In 1970 he was part of USC's "all-black" backfield (the first one of its kind in Division I (NCAA) history), that included fullback Sam Cunningham and quarterback Jimmy Jones. Davis was one of the five USC African American starters (along with Sam Cunningham, Jimmy Jones, Charlie Weaver and Tody Smith), that played against an all-white University of Alabama football team, winning 42-21 in Birmingham on September 12, 1970. This game was historically significant, because it played a key role in convincing the University of Alabama and its fan base to accelerate the integration of its football team.

Professional career[edit]

In Super Bowl XI, he played a key role in the Raiders' 32-14 victory over the Minnesota Vikings, he rushed 16 times for 137 yards, an average of 8.6 yards. Davis, who had been plagued by a knee injury for three years, had runs of 20, 35, 13, 18, and 16 yards, part of a Raiders team that gained for 429 yards, a Super Bowl record at the time.

1974 Sea of Hands Catch[edit]

Clarence Davis' catch in a Sea of Hands ended one of the greatest NFL games of all-time, pitting the Oakland Raiders against the Miami Dolphins in the 1974 NFL Playoffs. With 4:54 to play, Kenny Stabler completed a 72-yard touchdown pass to Cliff Branch. Branch went to the ground to make the catch, but being untouched by Dolphin defenders, he popped upright and ran the remaining 27 yards to complete the play. With 4:37 to go, the score was Raiders 21, Dolphins 19. A mere two minutes later, Miami had responded with a touchdown that gave them the lead again by five. With two minutes left in the game, the Raiders had one last chance. Stabler drove the Raiders to the Miami 8-yard line with 35 seconds left. On 1st and goal, Stabler called a pass play, took the snap, and scrambled to his left. Miami defensive end Vern Den Herder tripped Stabler from behind, but Stabler got off a floating pass toward Davis in the end zone before going down. Davis, Miami defensive back Charlie Babb, and linebacker Mike Kolen all leaped for the ball at the same time and each got their hands on it.
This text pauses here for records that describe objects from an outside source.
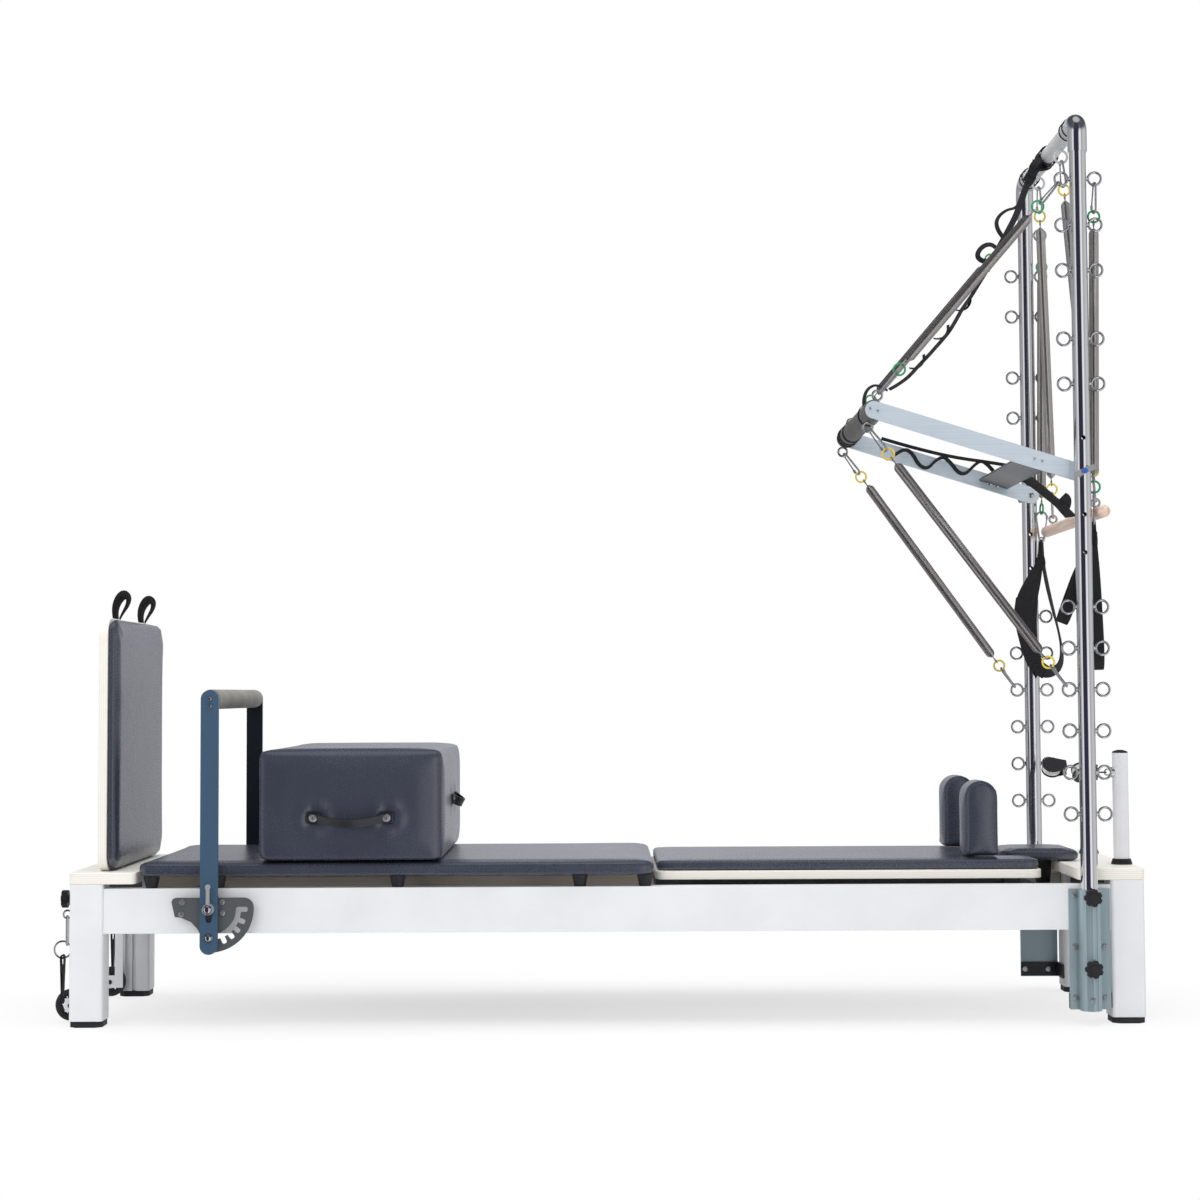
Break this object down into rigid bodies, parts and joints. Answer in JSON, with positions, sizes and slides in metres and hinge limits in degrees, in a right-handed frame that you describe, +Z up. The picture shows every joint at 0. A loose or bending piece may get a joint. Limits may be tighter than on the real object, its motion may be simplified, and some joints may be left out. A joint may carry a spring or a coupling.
{
  "type": "pilates tower unit",
  "caption": "Pilates reformer frame with carriage, foot bar, mat, sitting box, jump board and a half trapeze tower with sprung push-through and roll-down bars.",
  "frame": {"origin": "on the floor, at the middle of the overall bounding box in plan", "axes": "+X along the frame from the foot end to the tower, +Y across it to the far side, +Z up"},
  "size_m": [2.472, 0.787, 2.064],
  "materials": {
    "white_powder_coat": "satin powder coat",
    "track_alloy": "bronze anodised",
    "black_rubber": "matt",
    "cream_laminate": "satin lacquer",
    "dark_steel": "satin",
    "spring_steel": "bare wire",
    "sector_steel": "brushed",
    "zinc_steel": "zinc plated",
    "sage_paint": "satin powder coat",
    "black_steel": "satin",
    "tube_steel": "polished",
    "grey_sleeve": "smooth",
    "chrome_steel": "polished",
    "black_plastic": "fine grain",
    "slate_upholstery": "pebbled synthetic leather",
    "black_leather": "stitched",
    "black_webbing": "woven",
    "white_nylon": "moulded",
    "footbar_paint": "satin powder coat",
    "grip_foam": "foam",
    "ptb_paint": "satin powder coat",
    "brace_steel": "satin",
    "maple": "clear lacquer"
  },
  "bodies": {
    "frame": {"side_rails": "white_powder_coat", "carriage_tracks": "track_alloy", "corner_legs": "white_powder_coat", "leg_feet": "black_rubber", "end_boards": "cream_laminate", "cross_beams": "dark_steel", "reformer_springs": "spring_steel", "sector_plates": "sector_steel", "pivot_bolts": "zinc_steel", "frame_bolts": "zinc_steel", "tower_sockets": "sage_paint", "socket_braces": "black_steel", "tower_uprights": "tube_steel", "tower_elbows": "tube_steel", "tower_crossbar": "grey_sleeve", "tower_eyebolts": "chrome_steel", "pulley_posts": "white_powder_coat", "post_trim": "black_plastic", "post_eyes": "chrome_steel", "wheel_brackets": "white_powder_coat", "mat_pad": "slate_upholstery", "rubber_supports": "black_rubber", "sitting_box": "slate_upholstery", "box_handles": "black_leather", "jump_panel": "cream_laminate", "jump_pad": "slate_upholstery", "webbing_loops": "black_webbing", "tether_hardware": "chrome_steel"},
    "carriage": {"carriage_board": "cream_laminate", "carriage_pad": "slate_upholstery", "shoulder_rests": "slate_upholstery", "carriage_chassis": "black_steel"},
    "wheels_foot_end": {"wheelset_foot": "white_nylon"},
    "wheels_head_end": {"wheelset_head": "white_nylon"},
    "headrest": {"headrest_pad": "slate_upholstery", "headrest_hinge": "black_plastic"},
    "footbar": {"footbar_arms": "footbar_paint", "footbar_grip": "grip_foam"},
    "clamp_near": {"lever_near": "dark_steel"},
    "clamp_far": {"lever_far": "dark_steel"},
    "push_through_bar": {"ptb_arms": "ptb_paint", "ptb_grip": "grip_foam", "ptb_brace": "brace_steel", "upper_springs": "spring_steel", "lower_springs": "spring_steel"},
    "roll_down_bar": {"rolldown_bar": "maple", "rolldown_springs": "spring_steel"},
    "loop_spring_near": {"loops_near": "spring_steel"},
    "loop_spring_far": {"loops_far": "spring_steel"},
    "pulley_block_near": {"pulley_near": "black_plastic"},
    "pulley_block_far": {"pulley_far": "black_plastic"},
    "pulley_wheel_near": {"sheave_near": "white_nylon"},
    "pulley_wheel_far": {"sheave_far": "white_nylon"},
    "transport_wheel_near": {"wheel_near": "black_rubber"},
    "transport_wheel_far": {"wheel_far": "black_rubber"},
    "star_knob_jump": {"jump_knob": "black_plastic"},
    "star_knob_near_top": {"knob_near_top": "black_plastic"},
    "star_knob_near_low": {"knob_near_low": "black_plastic"},
    "star_knob_far_top": {"knob_far_top": "black_plastic"},
    "star_knob_far_low": {"knob_far_low": "black_plastic"}
  },
  "joints": [
    {"name": "carriage_slide", "type": "slide", "parent": "frame", "child": "carriage", "axis": [1, 0, 0], "range_m": [0, 0.055]},
    {"name": "wheels_foot_spin", "type": "hinge", "parent": "carriage", "child": "wheels_foot_end", "pos_m": [0.204, 0, 0.2713], "axis": [0, 1, 0], "continuous": true},
    {"name": "wheels_head_spin", "type": "hinge", "parent": "carriage", "child": "wheels_head_end", "pos_m": [0.952, 0, 0.2713], "axis": [0, 1, 0], "continuous": true},
    {"name": "headrest_tilt", "type": "hinge", "parent": "carriage", "child": "headrest", "pos_m": [0.954, 0, 0.336], "axis": [0, -1, 0], "range_deg": [0, 25]},
    {"name": "footbar_tilt", "type": "hinge", "parent": "frame", "child": "footbar", "pos_m": [-0.866, 0, 0.267], "axis": [0, -1, 0], "range_deg": [0, 24]},
    {"name": "clamp_near_turn", "type": "hinge", "parent": "frame", "child": "clamp_near", "pos_m": [-0.866, -0.35, 0.267], "axis": [0, 1, 0], "range_deg": [0, 70]},
    {"name": "clamp_far_turn", "type": "hinge", "parent": "frame", "child": "clamp_far", "pos_m": [-0.866, 0.35, 0.267], "axis": [0, 1, 0], "range_deg": [0, 70]},
    {"name": "push_through_swing", "type": "hinge", "parent": "frame", "child": "push_through_bar", "pos_m": [1.106, 0, 1.24], "axis": [0, 1, 0], "range_deg": [-25, 15], "deforming": ["upper_springs", "lower_springs"]},
    {"name": "roll_down_swing", "type": "hinge", "parent": "frame", "child": "roll_down_bar", "pos_m": [1.106, 0, 1.9941], "axis": [0, -1, 0], "range_deg": [0, 20]},
    {"name": "loop_near_swing", "type": "hinge", "parent": "frame", "child": "loop_spring_near", "pos_m": [1.144, -0.346, 1.9], "axis": [0, -1, 0], "range_deg": [0, 18]},
    {"name": "loop_far_swing", "type": "hinge", "parent": "frame", "child": "loop_spring_far", "pos_m": [1.144, 0.346, 1.9], "axis": [0, -1, 0], "range_deg": [0, 18]},
    {"name": "pulley_near_swing", "type": "hinge", "parent": "frame", "child": "pulley_block_near", "pos_m": [1.1797, -0.19, 0.557], "axis": [0, 1, 0], "range_deg": [-20, 20]},
    {"name": "pulley_far_swing", "type": "hinge", "parent": "frame", "child": "pulley_block_far", "pos_m": [1.1797, 0.19, 0.557], "axis": [0, 1, 0], "range_deg": [-20, 20]},
    {"name": "pulley_wheel_near_spin", "type": "hinge", "parent": "pulley_block_near", "child": "pulley_wheel_near", "pos_m": [1.124, -0.19, 0.557], "axis": [0, 0.7071, 0.7071], "continuous": true},
    {"name": "pulley_wheel_far_spin", "type": "hinge", "parent": "pulley_block_far", "child": "pulley_wheel_far", "pos_m": [1.124, 0.19, 0.557], "axis": [0, 0.7071, -0.7071], "continuous": true},
    {"name": "transport_wheel_near_spin", "type": "hinge", "parent": "frame", "child": "transport_wheel_near", "pos_m": [-1.2, -0.226, 0.04], "axis": [0, 1, 0], "continuous": true},
    {"name": "transport_wheel_far_spin", "type": "hinge", "parent": "frame", "child": "transport_wheel_far", "pos_m": [-1.2, 0.226, 0.04], "axis": [0, 1, 0], "continuous": true},
    {"name": "star_knob_jump_turn", "type": "hinge", "parent": "frame", "child": "star_knob_jump", "pos_m": [-1.188, -0.285, 0.285], "axis": [1, 0, 0], "continuous": true},
    {"name": "star_knob_near_top_turn", "type": "hinge", "parent": "frame", "child": "star_knob_near_top", "pos_m": [1.106, -0.3695, 0.285], "axis": [0, 1, 0], "continuous": true},
    {"name": "star_knob_near_low_turn", "type": "hinge", "parent": "frame", "child": "star_knob_near_low", "pos_m": [1.106, -0.3695, 0.127], "axis": [0, 1, 0], "continuous": true},
    {"name": "star_knob_far_top_turn", "type": "hinge", "parent": "frame", "child": "star_knob_far_top", "pos_m": [1.106, 0.3695, 0.285], "axis": [0, 1, 0], "continuous": true},
    {"name": "star_knob_far_low_turn", "type": "hinge", "parent": "frame", "child": "star_knob_far_low", "pos_m": [1.106, 0.3695, 0.127], "axis": [0, 1, 0], "continuous": true}
  ],
  "couplings": [
    {"joint": "wheels_foot_spin", "follows": "carriage_slide", "rad_per_m": 40},
    {"joint": "wheels_head_spin", "follows": "carriage_slide", "rad_per_m": 40},
    {"joint": "loop_near_swing", "follows": "roll_down_swing", "ratio": 0.85},
    {"joint": "loop_far_swing", "follows": "roll_down_swing", "ratio": 0.85}
  ]
}
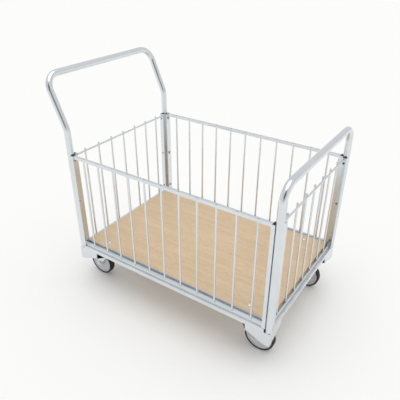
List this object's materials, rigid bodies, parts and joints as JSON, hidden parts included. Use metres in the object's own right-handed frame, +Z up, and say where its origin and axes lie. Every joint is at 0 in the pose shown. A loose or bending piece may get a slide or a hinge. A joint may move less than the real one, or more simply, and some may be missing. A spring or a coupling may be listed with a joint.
{
  "type": "platform cart",
  "caption": "Platform cart with a plywood deck, wire sides, a tall leaning push handle at one end, a low hoop at the other, and fixed and swivel castors.",
  "frame": {"origin": "on the floor, under the middle of the outline", "axes": "+X to the low hoop at the front, +Y to the cart's left, +Z up"},
  "size_m": [1.047, 0.648, 0.9645],
  "materials": {
    "zinc_plated_steel": "bright zinc plating",
    "deck_plywood": "lacquered beech plywood",
    "wheel_centre": "moulded grey",
    "tyre_rubber": "matte black"
  },
  "bodies": {
    "cart": {"castor_front_left_axle": "zinc_plated_steel", "castor_front_left_fork": "zinc_plated_steel", "castor_front_right_axle": "zinc_plated_steel", "castor_front_right_fork": "zinc_plated_steel", "castor_rear_left_plate": "zinc_plated_steel", "castor_rear_right_plate": "zinc_plated_steel", "corner_shoe_front_left": "zinc_plated_steel", "corner_shoe_front_right": "zinc_plated_steel", "corner_shoe_rear_left": "zinc_plated_steel", "corner_shoe_rear_right": "zinc_plated_steel", "cross_member_front": "zinc_plated_steel", "cross_member_middle": "zinc_plated_steel", "cross_member_rear": "zinc_plated_steel", "deck_board": "deck_plywood", "deck_edge_strip_left": "zinc_plated_steel", "deck_edge_strip_right": "zinc_plated_steel", "end_grille_front": "zinc_plated_steel", "end_grille_rear": "zinc_plated_steel", "frame_end_front": "zinc_plated_steel", "frame_end_rear": "zinc_plated_steel", "frame_side_left": "zinc_plated_steel", "frame_side_right": "zinc_plated_steel", "front_hoop": "zinc_plated_steel", "push_handle": "zinc_plated_steel", "side_grille_left": "zinc_plated_steel", "side_grille_right": "zinc_plated_steel"},
    "swivel_left": {"castor_rear_left_fork": "zinc_plated_steel", "castor_rear_left_axle": "zinc_plated_steel"},
    "swivel_right": {"castor_rear_right_fork": "zinc_plated_steel", "castor_rear_right_axle": "zinc_plated_steel"},
    "wheel_front_left": {"castor_front_left_hub": "wheel_centre", "castor_front_left_tyre": "tyre_rubber"},
    "wheel_front_right": {"castor_front_right_hub": "wheel_centre", "castor_front_right_tyre": "tyre_rubber"},
    "wheel_rear_left": {"castor_rear_left_hub": "wheel_centre", "castor_rear_left_tyre": "tyre_rubber"},
    "wheel_rear_right": {"castor_rear_right_hub": "wheel_centre", "castor_rear_right_tyre": "tyre_rubber"}
  },
  "joints": [
    {"name": "castor_swivel_left", "type": "hinge", "parent": "cart", "child": "swivel_left", "pos_m": [-0.358, 0.23, 0.145], "axis": [0, 0, 1], "continuous": true},
    {"name": "wheel_spin_rear_left", "type": "hinge", "parent": "swivel_left", "child": "wheel_rear_left", "pos_m": [-0.403, 0.23, 0.0625], "axis": [0, 1, 0], "continuous": true},
    {"name": "wheel_spin_front_left", "type": "hinge", "parent": "cart", "child": "wheel_front_left", "pos_m": [0.444, 0.23, 0.0625], "axis": [0, 1, 0], "continuous": true},
    {"name": "castor_swivel_right", "type": "hinge", "parent": "cart", "child": "swivel_right", "pos_m": [-0.358, -0.23, 0.145], "axis": [0, 0, 1], "continuous": true},
    {"name": "wheel_spin_rear_right", "type": "hinge", "parent": "swivel_right", "child": "wheel_rear_right", "pos_m": [-0.403, -0.23, 0.0625], "axis": [0, 1, 0], "continuous": true},
    {"name": "wheel_spin_front_right", "type": "hinge", "parent": "cart", "child": "wheel_front_right", "pos_m": [0.444, -0.23, 0.0625], "axis": [0, 1, 0], "continuous": true}
  ]
}
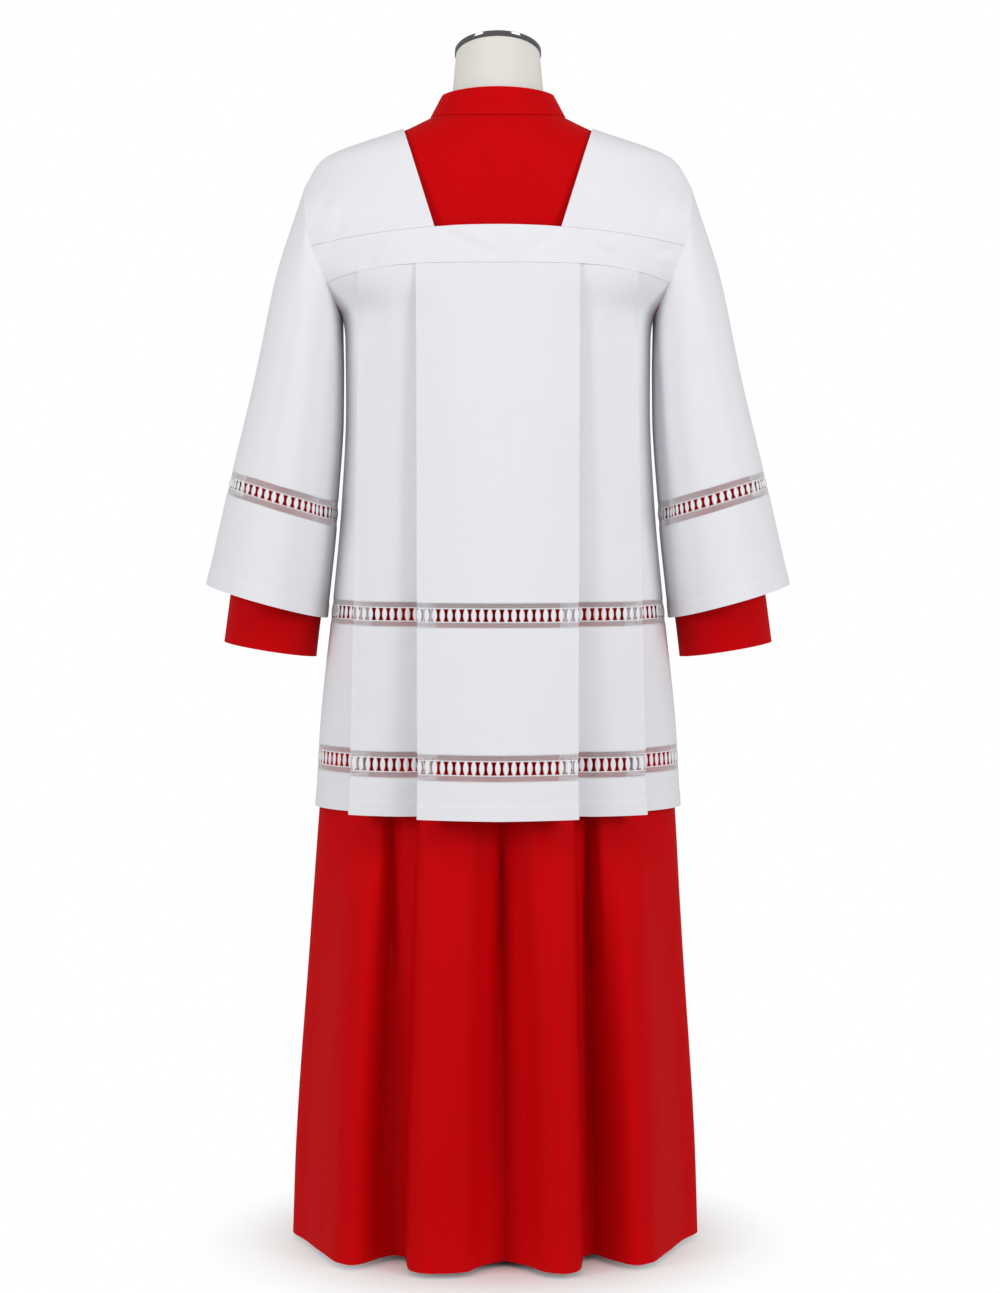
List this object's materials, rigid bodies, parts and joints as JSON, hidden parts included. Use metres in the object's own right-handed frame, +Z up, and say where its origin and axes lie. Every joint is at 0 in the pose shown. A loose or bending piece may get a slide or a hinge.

Davis, however, out-wrestled Babb and Kolen for the ball and the winning score. This 28-26 victory, with a combined three touchdowns scored by both teams in the final 4:37, made this Raiders comeback one of the most unforgettable in Dolphins-Raiders history.

The irony of the "Sea of Hands" catch lied in the nickname teammates had bestowed on Davis, "Hands of Wood," for his supposed inability to catch balls out of the backfield.[1]